**Structured object records:**
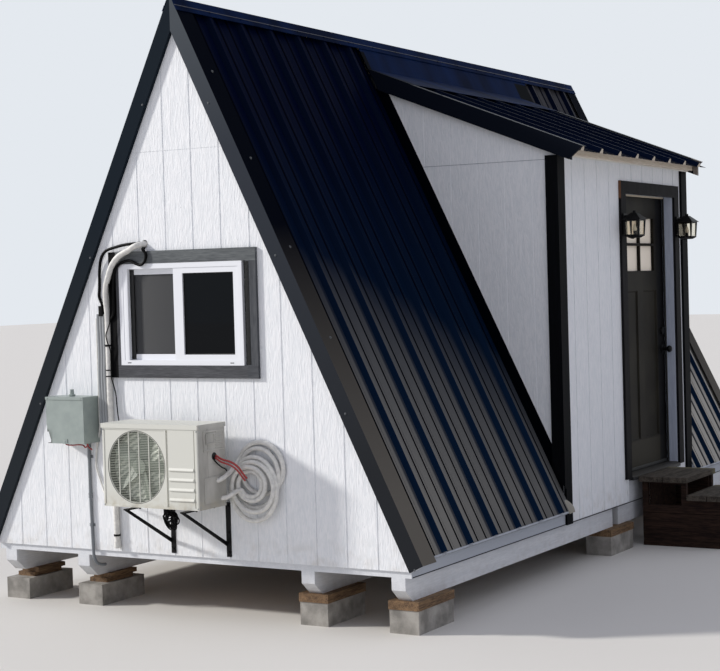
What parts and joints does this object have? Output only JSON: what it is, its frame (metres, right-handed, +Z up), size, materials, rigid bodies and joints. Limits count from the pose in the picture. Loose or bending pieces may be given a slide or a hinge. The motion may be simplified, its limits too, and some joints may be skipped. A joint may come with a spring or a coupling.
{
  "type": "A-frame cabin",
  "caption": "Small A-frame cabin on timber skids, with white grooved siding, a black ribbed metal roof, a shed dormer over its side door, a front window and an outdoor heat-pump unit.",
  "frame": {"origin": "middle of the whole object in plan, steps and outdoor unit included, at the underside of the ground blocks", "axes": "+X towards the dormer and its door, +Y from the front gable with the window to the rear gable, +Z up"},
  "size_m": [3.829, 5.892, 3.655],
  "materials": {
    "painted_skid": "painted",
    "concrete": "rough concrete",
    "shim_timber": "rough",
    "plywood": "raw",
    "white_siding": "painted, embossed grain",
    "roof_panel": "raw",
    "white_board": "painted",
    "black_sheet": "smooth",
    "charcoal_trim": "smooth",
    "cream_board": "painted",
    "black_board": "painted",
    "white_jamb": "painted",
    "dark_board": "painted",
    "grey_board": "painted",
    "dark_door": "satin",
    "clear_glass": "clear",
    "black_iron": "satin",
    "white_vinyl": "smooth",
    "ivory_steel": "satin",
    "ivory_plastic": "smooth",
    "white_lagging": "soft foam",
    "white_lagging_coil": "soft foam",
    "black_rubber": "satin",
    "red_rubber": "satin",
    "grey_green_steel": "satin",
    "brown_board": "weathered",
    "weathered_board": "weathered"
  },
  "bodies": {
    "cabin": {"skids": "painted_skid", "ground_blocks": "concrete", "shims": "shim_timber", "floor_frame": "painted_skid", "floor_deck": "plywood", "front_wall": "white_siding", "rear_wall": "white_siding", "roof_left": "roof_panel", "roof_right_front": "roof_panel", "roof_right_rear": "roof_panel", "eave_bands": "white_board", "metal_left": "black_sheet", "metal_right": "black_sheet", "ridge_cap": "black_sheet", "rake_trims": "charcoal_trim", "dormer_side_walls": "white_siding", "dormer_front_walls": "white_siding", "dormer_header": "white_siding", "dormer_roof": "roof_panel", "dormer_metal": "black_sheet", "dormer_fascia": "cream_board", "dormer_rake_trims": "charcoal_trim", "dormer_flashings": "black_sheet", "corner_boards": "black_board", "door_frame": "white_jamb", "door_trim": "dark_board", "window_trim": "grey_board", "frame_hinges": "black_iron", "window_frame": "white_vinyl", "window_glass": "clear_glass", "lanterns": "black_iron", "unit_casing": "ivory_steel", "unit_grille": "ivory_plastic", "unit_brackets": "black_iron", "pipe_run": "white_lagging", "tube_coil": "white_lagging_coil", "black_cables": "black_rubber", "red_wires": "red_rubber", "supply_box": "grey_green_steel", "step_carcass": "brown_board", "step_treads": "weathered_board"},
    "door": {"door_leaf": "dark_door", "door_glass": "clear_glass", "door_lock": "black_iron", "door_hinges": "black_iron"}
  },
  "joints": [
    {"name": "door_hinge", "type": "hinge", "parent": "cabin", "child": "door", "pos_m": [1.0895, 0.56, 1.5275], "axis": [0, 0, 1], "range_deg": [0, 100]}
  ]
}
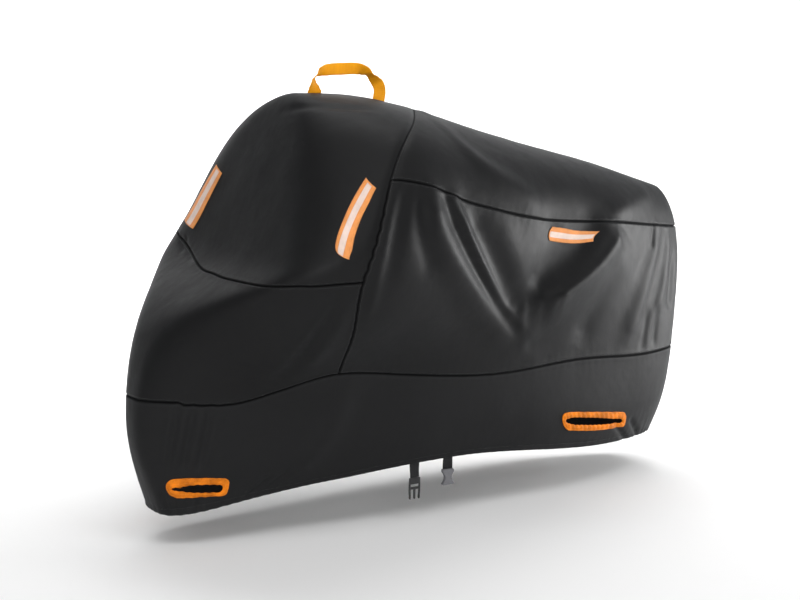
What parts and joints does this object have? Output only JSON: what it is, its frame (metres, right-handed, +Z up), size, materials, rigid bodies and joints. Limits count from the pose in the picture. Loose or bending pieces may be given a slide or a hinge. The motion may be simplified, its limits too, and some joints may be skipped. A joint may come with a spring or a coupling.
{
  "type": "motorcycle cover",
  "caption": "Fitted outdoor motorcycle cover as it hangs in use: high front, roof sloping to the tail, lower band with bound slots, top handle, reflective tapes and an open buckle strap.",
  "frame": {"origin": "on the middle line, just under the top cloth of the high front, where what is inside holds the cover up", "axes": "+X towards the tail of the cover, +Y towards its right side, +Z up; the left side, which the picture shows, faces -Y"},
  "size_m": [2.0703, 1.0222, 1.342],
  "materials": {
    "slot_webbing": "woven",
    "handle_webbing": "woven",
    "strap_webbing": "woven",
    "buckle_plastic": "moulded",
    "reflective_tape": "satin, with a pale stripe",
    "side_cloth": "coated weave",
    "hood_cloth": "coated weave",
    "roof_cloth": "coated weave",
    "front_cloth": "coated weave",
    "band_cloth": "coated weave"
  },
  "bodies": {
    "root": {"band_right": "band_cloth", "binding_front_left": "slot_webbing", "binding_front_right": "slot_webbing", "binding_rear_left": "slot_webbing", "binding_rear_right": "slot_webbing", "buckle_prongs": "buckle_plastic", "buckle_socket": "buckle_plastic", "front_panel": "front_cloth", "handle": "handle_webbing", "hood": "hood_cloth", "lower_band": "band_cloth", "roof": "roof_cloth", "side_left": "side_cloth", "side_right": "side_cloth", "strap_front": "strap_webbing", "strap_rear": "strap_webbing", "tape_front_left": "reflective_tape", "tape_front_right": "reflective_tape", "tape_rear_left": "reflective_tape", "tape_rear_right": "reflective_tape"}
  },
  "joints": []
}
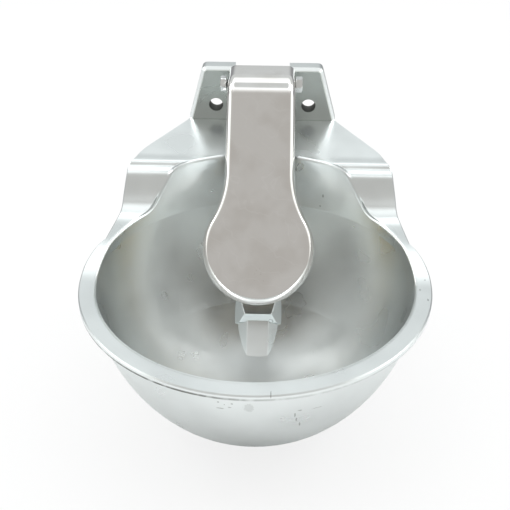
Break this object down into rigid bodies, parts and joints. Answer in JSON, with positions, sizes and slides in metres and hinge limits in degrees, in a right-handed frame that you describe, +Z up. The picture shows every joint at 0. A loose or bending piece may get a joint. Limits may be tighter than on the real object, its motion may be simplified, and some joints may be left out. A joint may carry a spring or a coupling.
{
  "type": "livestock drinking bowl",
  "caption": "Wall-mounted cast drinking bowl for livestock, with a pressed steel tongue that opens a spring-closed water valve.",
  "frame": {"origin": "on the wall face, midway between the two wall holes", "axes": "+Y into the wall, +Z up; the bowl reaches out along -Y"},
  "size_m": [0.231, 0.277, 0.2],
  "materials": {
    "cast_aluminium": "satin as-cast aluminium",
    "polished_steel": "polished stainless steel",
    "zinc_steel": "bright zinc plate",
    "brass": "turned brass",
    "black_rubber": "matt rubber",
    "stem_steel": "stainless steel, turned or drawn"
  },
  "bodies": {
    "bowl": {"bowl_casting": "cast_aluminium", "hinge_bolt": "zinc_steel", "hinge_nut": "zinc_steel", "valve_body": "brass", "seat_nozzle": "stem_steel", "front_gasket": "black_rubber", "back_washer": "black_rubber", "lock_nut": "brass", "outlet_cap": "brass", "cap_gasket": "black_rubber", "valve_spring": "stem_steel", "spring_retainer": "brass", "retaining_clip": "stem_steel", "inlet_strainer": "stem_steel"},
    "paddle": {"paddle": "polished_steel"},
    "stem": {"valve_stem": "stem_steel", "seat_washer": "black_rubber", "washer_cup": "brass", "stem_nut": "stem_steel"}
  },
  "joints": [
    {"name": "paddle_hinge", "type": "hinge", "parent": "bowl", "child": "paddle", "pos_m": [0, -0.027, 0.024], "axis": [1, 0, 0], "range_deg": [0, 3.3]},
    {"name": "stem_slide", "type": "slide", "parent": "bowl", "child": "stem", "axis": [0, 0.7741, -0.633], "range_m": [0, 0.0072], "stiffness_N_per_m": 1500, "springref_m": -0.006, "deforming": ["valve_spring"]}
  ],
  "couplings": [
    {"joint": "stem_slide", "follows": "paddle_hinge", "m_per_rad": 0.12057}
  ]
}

**Task description:** Take every line from the records above that has the word "into" and copy it.

**Task response:**
Break this object down into rigid bodies, parts and joints. Answer in JSON, with positions, sizes and slides in metres and hinge limits in degrees, in a right-handed frame that you describe, +Z up. The picture shows every joint at 0. A loose or bending piece may get a joint. Limits may be tighter than on the real object, its motion may be simplified, and some joints may be left out. A joint may carry a spring or a coupling.
  "frame": {"origin": "on the wall face, midway between the two wall holes", "axes": "+Y into the wall, +Z up; the bowl reaches out along -Y"},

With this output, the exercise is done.